PROMPT →
Copy exactly the lines from the start of the data below through the one that carries "plane z = 0.", and only those.

DATA LINES →
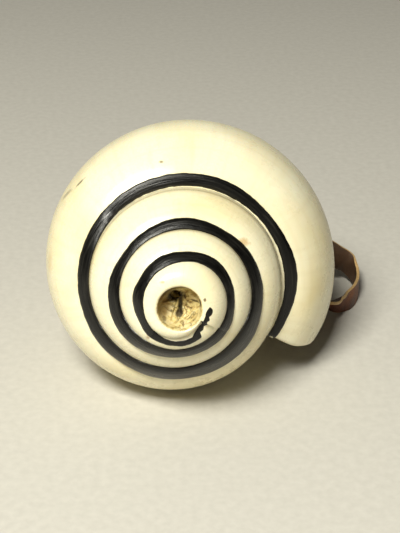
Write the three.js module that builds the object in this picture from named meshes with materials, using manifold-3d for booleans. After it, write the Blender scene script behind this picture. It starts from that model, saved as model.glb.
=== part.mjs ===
// A white conch shell made into a trumpet: the tip of the spire is ground off to a cupped mouth
// hole, black lac fills the spiral seam from that hole to the lip, and a leather carrying loop
// passes through a hole drilled in the lip. Millimetres. The shell is first described round its own
// axis, which is z with the spire up, and is then laid down, lip to the right, on the plane z = 0.

import * as THREE from "three";
import Module from "manifold-3d";
import { mergeVertices } from "three/addons/utils/BufferGeometryUtils.js";

// Driving dimensions. A place along the spiral is given in turns back from the end of the seam at
// the lip, so 0 is there, 1 is one whole turn earlier in the shell's growth, and so on.
const LIP = -0.041; // where the last whorl begins
const LIP_ANGLE = -18; // degrees round the axis at place 0, seen from the spire
const SEAM_RADIUS = 33.8; // of the seam's middle at place 0
const SEAM_DECAY = [0.3078, 0.083, -0.0159]; // how fast the seam's radius shrinks, per turn
const SEAM_CURL = 0.2; // how far the seam's end turns in to the mouth hole
const SPIRE_SLOPE = 1.319; // rise of the seam for each millimetre it comes in
const SPIRE_EASE = 0.044; // and how that slope eases towards the tip
const WALL_RATIO = 0.93; // radius of the upright wall beside the seam, over the seam's
const LIP_RADIUS = 52.1; // the widest place of the whorl at the lip
const LIP_DROP = 32.2; // and how far below the seam it lies
const RADIUS_EASE = 1.9;
const DROP_EASE = 4.0;
const CANAL_END = -112; // the lower end of the shell
const CANAL_RADIUS = 8.5;
const NECK_RADIUS = 14;
const HOLE_RADIUS = 6.1; // mouth hole
const HOLE_TOP = 32.4;
const CUP_DEPTH = 8.5;
const WALL = 3.8; // thickness of the shell at the lip
const PASSAGE_END = 3.33; // the hollow winds this many turns up to the mouth hole
const CAVITY_TURNS = 0.8; // and this much of it has the full section of the whorl
const REST_TILT = 15.38; // degrees that the spire end is raised when the shell lies down
const REST_ROLL = -0.96; // degrees that the shell is turned round its axis there
const REST_HEIGHT = 37.9; // of the axis at the seam's end, above the resting plane
const STRAP_WIDTH = 8;
const STRAP_THICKNESS = 1.2;
const STRAP_HOLE = 9.2; // drilled through the lip for the strap
const LAC_WIDTH = [[0, 3.4], [0.07, 4.3], [0.2, 3.7], [0.5, 3.3], [0.65, 3.9], [1, 4], [1.15, 3],
  [1.4, 2.4], [1.65, 3.2], [1.8, 2.4], [1.95, 2.7], [2.1, 2.2], [2.25, 2.6], [2.5, 2.4], [2.75, 2.2],
  [2.86, 2.2], [2.91, 1.2], [3, 1.2]]; // at places along the seam, as laid by hand
const LAC_DEPTH = [[2.5, 1.4], [2.7, 0.5]]; // how deep it is let into the shell
const LAC_END = 2.97;
const LIP_EDGE = [[0.15, 0], [0.25, 0.005], [0.31, 0.03], [0.4, 0.048], [0.55, 0.055], [0.8, 0.03],
  [1, 0]]; // how far back the lip's edge lies, in turns, from the seam down to the canal
const FOLDS = [0.54, 0.62, 0.7]; // the folds on the pillar inside, between seam and canal
const FOLD_RADIUS = 1.6;
const GAP = 0.3; // between one piece and the next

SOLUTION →
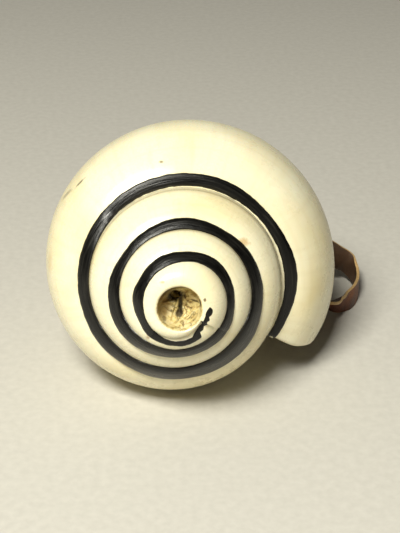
Write the three.js module that builds the object in this picture from named meshes with materials, using manifold-3d for booleans. After it, write the Blender scene script behind this picture. It starts from that model, saved as model.glb.
=== part.mjs ===
// A white conch shell made into a trumpet: the tip of the spire is ground off to a cupped mouth
// hole, black lac fills the spiral seam from that hole to the lip, and a leather carrying loop
// passes through a hole drilled in the lip. Millimetres. The shell is first described round its own
// axis, which is z with the spire up, and is then laid down, lip to the right, on the plane z = 0.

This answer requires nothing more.